Morecambe and Wise, like all great music hall turns, made a spectacle of their prowess. But Vic Reeves and Bob Mortimer, voted this year’s best variety performers at The British Comedy Awards (ITV), sent up expertise in Vic Reeves Big Night Out on Tour (C4). They danced but couldn’t dance; they sang but couldn’t sing, their characters had no character, they used language but the language had no sense or shape or wit. The laughter of the old-guard comedians was driven by terror; the incessant mockery of Reeves and Mortimer is driven by tedium. The goofiness of their sound-bite routines takes liberties not so much with life as with the formulas of television entertainment: the talk-show host (Reeves’s own button-down persona sat behind a desk), the quiz show (”Judge Nutmeg”), TV celebrity guest (”The Man With A Stick”), the pop folk song (”Oh, Mr Songwriter write me a song on your trumpet”), the TV critic (the dog puppet ”Greg Mitchell”). It is deracinated, impoverished fun.

This show mined the deep vein of the younger generation’s nihilism. ”I’m a little down in the dumps, Vic,” said Mortimer. ”I put a spoon in the knife drawer.” The Newcastle audience howled. Nothing mattered. Nothing made sense. There was just the horse-laugh in the void, the terrifying bray of the new philistines. ”What do we say to the Man With The Stick?” shouted Reeves to the fans, who shouted happily back ”What’s at the end of the stick, Vic?”. At the finale, when Reeves sang his No 1 hit ‘‘Dizzy’‘, the audience leapt into the aisles imitating the whirling dervish of the performers with a St Vitus dance of their own. They thought Reeves was magnificent, the way a glowworm must appear to a maggot.”

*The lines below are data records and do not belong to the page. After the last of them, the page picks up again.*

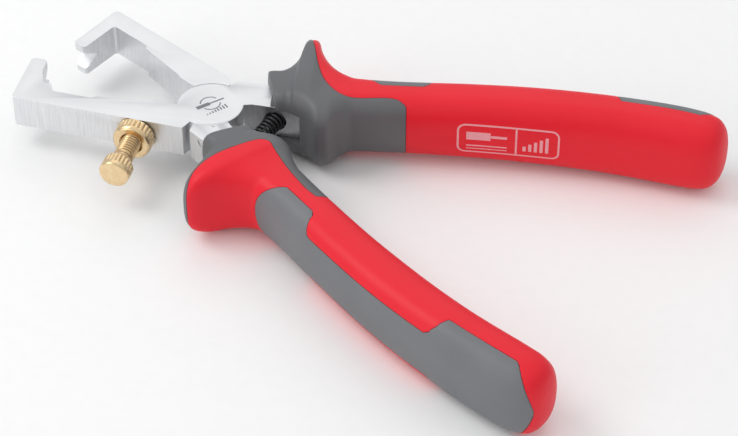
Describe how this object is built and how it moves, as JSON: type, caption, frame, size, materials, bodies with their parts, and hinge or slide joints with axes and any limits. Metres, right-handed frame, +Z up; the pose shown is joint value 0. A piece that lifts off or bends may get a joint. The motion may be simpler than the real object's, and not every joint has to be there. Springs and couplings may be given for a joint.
{
  "type": "wire stripper",
  "caption": "Front wire stripper: two forged levers on a lap joint with hooked V-notch jaws, adjusting screw with lock nut, opening spring and two-colour handles.",
  "frame": {"origin": "pivot axis at the joint's underside, in the middle of the rivet's flush lower face", "axes": "+Z up out of the joint along the pivot axis, handles towards +X, jaws towards -X, the root lever's handle on the +Y side; rest pose is the spring-open position"},
  "size_m": [0.1557, 0.1018, 0.0194],
  "materials": {
    "forged_steel": "drop-forged chrome-vanadium steel, belt-ground and bright plated, satin",
    "brass": "turned brass with straight knurls, bright",
    "spring_steel": "black-oxide spring wire",
    "grey_core": "moulded grey plastic, fine matt texture",
    "red_grip": "over-moulded red grip rubber, satin",
    "grey_inlay": "moulded grey soft inlay, matt"
  },
  "bodies": {
    "root": {"lower_jaw_lever": "forged_steel", "pivot_rivet": "forged_steel", "opening_spring": "spring_steel", "upper_handle_core": "grey_core", "upper_handle_grip": "red_grip", "upper_palm_inlay": "grey_inlay"},
    "jaw": {"upper_jaw_lever": "forged_steel", "lower_handle_core": "grey_core", "lower_handle_grip": "red_grip", "lower_palm_inlay": "grey_inlay"},
    "screw": {"adjusting_screw": "brass"},
    "screw_knob": {"screw_head": "brass"},
    "nut": {"lock_nut": "brass"}
  },
  "joints": [
    {"name": "jaw_pivot", "type": "hinge", "parent": "root", "child": "jaw", "pos_m": [0, 0, 0.004], "axis": [0, 0, 1], "range_deg": [0, 18], "stiffness_Nm_per_rad": 0.8, "springref_deg": -20.05, "deforming": ["opening_spring"]},
    {"name": "screw_travel", "type": "slide", "parent": "root", "child": "screw", "axis": [-0.2363, 0.9717, 0], "range_m": [0, 0.0048]},
    {"name": "screw_turn", "type": "hinge", "parent": "screw", "child": "screw_knob", "pos_m": [-0.01187, -0.01327, 0.004], "axis": [-0.2363, 0.9717, 0], "range_deg": [0, 2165]},
    {"name": "nut_turn", "type": "hinge", "parent": "root", "child": "nut", "pos_m": [-0.01187, -0.01327, 0.004], "axis": [-0.2363, 0.9717, 0], "range_deg": [-180, 0]}
  ],
  "couplings": [
    {"joint": "screw_turn", "follows": "screw_travel", "rad_per_m": 7854}
  ]
}
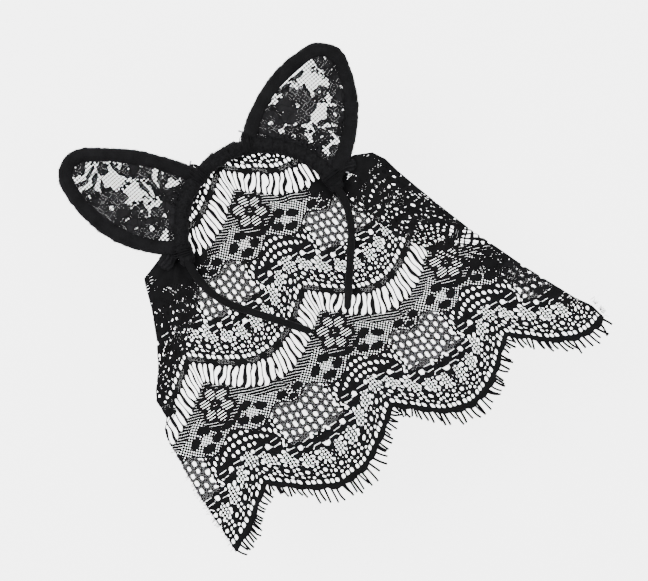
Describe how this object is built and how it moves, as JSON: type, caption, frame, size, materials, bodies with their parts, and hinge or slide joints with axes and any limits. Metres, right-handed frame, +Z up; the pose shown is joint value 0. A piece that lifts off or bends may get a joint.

NOTE: Reading this again now, Lahr makes the show sound completely brilliant.

The following week the Independent on Sunday printed two letters from readers responding to Lahr.

“JOHN LAHR’S review of Vic Reeves Big Night Out on Tour (29 December) was as bizarre, and in many ways funnier, than the show itself. The splendid pomposity of his comment that ”the show mined the deep vein of the younger generation’s nihilism” brought to mind Ronnie Barker’s harrumphing colonels (retd); the intellectual asperity of ”the horse-laugh in the void, the terrifying bray of the new philistines” recalled some of the better spoofs on the self-conscious seriousness of lit crit programmes; and the observation that ”they thought Reeves was magnificent, the way a glowworm must appear to a maggot” was gratuitously rude and, I imagine, entomologically contentious. If Vic Reeves is mining anything, it’s nothing more threatening than a national affection for the ridiculous – and plenty of comics and writers have chipped away at that vein.”

Erik Brown, Beckenham, Kent

“THE HUMOUR of Vic Reeves and Bob Mortimer is surreal and satirical, and its roots lie in Python and Milligan. They also write their own material and are original. I don’t expect my mother to like them or John Lahr.”

G Tewse, Tynemouth

NOTE: I like to think that on Friday morning at 9am, Erik and G will be hitting refresh on their laptops and trying for tickets, older but no less maggot-like.